Data —
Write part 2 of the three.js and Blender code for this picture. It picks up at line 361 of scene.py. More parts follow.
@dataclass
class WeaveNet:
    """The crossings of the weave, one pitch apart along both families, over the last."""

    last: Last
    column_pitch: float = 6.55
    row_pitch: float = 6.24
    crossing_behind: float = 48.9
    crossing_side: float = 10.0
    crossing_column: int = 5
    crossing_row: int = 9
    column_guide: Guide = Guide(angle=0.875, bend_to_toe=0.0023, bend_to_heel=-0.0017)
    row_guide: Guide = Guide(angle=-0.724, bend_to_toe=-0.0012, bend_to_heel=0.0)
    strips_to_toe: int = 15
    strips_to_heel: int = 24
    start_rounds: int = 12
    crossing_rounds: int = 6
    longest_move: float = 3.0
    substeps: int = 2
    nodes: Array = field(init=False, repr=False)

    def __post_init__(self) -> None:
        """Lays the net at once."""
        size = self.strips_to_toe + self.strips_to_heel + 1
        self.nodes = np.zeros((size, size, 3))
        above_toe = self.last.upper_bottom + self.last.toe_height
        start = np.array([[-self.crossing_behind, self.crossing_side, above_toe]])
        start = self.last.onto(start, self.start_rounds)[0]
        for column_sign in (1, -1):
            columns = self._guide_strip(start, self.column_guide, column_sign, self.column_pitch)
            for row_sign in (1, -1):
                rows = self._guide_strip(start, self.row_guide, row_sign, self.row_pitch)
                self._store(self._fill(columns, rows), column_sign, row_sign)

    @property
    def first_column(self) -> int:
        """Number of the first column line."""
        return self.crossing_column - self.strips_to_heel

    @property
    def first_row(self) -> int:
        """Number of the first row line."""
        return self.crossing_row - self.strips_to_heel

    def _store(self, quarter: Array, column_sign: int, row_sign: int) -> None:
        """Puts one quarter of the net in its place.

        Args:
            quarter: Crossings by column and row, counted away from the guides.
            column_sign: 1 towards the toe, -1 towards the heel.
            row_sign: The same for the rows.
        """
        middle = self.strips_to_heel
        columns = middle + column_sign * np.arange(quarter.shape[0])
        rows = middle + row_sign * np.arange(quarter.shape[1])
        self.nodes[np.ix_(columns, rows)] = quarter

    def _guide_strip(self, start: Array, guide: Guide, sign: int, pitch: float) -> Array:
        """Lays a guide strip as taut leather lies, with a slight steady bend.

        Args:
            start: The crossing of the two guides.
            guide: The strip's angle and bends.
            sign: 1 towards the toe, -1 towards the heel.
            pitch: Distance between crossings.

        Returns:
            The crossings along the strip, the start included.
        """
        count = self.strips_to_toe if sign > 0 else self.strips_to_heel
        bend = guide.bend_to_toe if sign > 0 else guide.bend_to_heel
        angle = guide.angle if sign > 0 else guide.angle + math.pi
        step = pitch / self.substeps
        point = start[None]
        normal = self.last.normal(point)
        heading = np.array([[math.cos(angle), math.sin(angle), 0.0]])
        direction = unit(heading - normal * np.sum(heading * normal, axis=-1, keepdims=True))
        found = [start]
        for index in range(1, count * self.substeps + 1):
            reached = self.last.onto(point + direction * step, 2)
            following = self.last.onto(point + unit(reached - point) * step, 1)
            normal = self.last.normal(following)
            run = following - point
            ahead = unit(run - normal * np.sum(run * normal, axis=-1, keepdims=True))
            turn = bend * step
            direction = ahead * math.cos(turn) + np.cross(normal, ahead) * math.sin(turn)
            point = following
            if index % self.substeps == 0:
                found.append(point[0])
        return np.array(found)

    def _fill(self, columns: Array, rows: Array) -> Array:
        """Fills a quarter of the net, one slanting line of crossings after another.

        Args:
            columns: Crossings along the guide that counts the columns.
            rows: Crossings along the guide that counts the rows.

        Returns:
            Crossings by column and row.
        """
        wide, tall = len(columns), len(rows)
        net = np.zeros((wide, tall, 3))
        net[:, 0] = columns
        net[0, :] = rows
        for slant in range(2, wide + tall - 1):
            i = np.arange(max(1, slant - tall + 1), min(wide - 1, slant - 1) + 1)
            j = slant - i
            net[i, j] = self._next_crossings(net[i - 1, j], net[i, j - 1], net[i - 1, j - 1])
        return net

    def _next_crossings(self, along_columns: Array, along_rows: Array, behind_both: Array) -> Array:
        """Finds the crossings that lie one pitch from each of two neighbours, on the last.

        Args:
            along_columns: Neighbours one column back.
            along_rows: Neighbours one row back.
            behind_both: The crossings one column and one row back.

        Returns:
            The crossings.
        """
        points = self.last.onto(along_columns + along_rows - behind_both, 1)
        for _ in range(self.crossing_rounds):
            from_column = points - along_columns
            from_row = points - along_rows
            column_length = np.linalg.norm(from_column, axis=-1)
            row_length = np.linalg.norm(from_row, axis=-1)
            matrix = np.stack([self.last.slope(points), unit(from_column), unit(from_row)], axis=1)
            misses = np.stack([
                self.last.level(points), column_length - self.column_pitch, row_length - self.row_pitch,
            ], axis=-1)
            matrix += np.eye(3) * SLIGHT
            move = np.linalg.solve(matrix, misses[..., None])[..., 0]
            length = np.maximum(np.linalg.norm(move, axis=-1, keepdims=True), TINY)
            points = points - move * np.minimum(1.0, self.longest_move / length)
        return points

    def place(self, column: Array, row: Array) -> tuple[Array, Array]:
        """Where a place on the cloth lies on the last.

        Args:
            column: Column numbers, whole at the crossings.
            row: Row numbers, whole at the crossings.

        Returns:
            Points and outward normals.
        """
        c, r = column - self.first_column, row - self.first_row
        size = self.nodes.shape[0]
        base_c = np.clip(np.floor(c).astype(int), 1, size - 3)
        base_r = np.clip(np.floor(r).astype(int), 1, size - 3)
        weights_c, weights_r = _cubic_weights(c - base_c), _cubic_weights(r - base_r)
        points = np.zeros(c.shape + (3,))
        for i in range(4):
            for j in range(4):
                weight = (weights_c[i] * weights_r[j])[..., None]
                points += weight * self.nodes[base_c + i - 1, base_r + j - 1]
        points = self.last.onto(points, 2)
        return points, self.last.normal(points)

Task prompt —
Quote the listing word for word from its first line through the line in which "return self.crossing_column - self.strips_to_heel" appears.

Solution —
Write part 2 of the three.js and Blender code for this picture. It picks up at line 361 of scene.py. More parts follow.
@dataclass
class WeaveNet:
    """The crossings of the weave, one pitch apart along both families, over the last."""

    last: Last
    column_pitch: float = 6.55
    row_pitch: float = 6.24
    crossing_behind: float = 48.9
    crossing_side: float = 10.0
    crossing_column: int = 5
    crossing_row: int = 9
    column_guide: Guide = Guide(angle=0.875, bend_to_toe=0.0023, bend_to_heel=-0.0017)
    row_guide: Guide = Guide(angle=-0.724, bend_to_toe=-0.0012, bend_to_heel=0.0)
    strips_to_toe: int = 15
    strips_to_heel: int = 24
    start_rounds: int = 12
    crossing_rounds: int = 6
    longest_move: float = 3.0
    substeps: int = 2
    nodes: Array = field(init=False, repr=False)

    def __post_init__(self) -> None:
        """Lays the net at once."""
        size = self.strips_to_toe + self.strips_to_heel + 1
        self.nodes = np.zeros((size, size, 3))
        above_toe = self.last.upper_bottom + self.last.toe_height
        start = np.array([[-self.crossing_behind, self.crossing_side, above_toe]])
        start = self.last.onto(start, self.start_rounds)[0]
        for column_sign in (1, -1):
            columns = self._guide_strip(start, self.column_guide, column_sign, self.column_pitch)
            for row_sign in (1, -1):
                rows = self._guide_strip(start, self.row_guide, row_sign, self.row_pitch)
                self._store(self._fill(columns, rows), column_sign, row_sign)

    @property
    def first_column(self) -> int:
        """Number of the first column line."""
        return self.crossing_column - self.strips_to_heel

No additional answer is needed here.